EXERCISE BRIEF:
Return nothing but the lines from the line containing "What build123d script" through the last line of the records, reproduced exactly.

Start of ENTRIES SUPPLIED

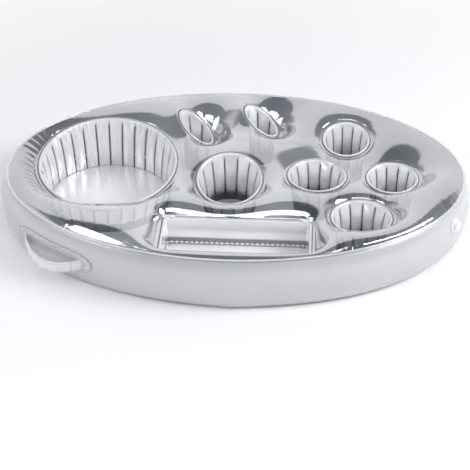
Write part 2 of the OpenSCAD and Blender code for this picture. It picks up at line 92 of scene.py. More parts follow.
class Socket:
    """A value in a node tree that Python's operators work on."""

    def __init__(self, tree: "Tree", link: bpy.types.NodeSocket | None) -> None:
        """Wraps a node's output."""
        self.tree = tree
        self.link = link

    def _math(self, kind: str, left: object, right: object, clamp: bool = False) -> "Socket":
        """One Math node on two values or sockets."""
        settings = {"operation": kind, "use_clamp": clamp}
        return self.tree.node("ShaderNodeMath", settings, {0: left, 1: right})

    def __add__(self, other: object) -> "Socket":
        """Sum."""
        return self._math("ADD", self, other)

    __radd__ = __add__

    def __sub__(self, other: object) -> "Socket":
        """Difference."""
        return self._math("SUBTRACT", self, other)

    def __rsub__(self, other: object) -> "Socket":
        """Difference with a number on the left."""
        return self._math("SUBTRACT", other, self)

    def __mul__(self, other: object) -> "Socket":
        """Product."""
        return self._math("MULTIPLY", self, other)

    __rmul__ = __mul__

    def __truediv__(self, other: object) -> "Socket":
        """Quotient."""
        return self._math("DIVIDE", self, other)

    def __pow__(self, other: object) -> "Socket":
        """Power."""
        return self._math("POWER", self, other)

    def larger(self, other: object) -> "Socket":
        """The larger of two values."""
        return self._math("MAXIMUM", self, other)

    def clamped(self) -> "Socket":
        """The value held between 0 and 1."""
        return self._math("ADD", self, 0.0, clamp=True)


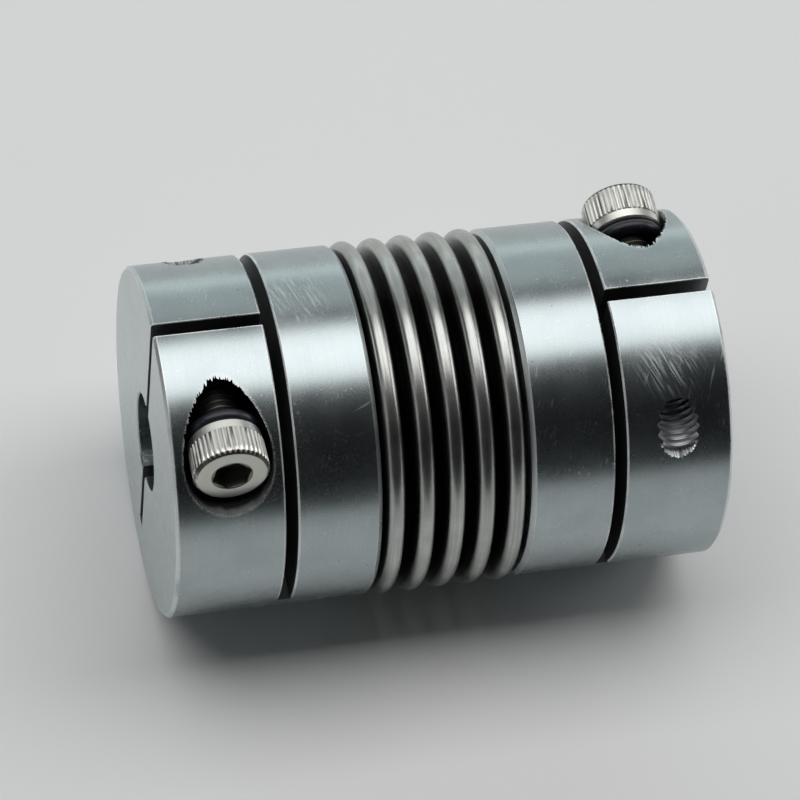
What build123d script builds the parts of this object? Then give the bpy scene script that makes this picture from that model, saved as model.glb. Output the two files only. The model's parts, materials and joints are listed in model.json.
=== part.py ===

End of ENTRIES SUPPLIED

RESULT OF THIS EXERCISE:
What build123d script builds the parts of this object? Then give the bpy scene script that makes this picture from that model, saved as model.glb. Output the two files only. The model's parts, materials and joints are listed in model.json.
=== part.py ===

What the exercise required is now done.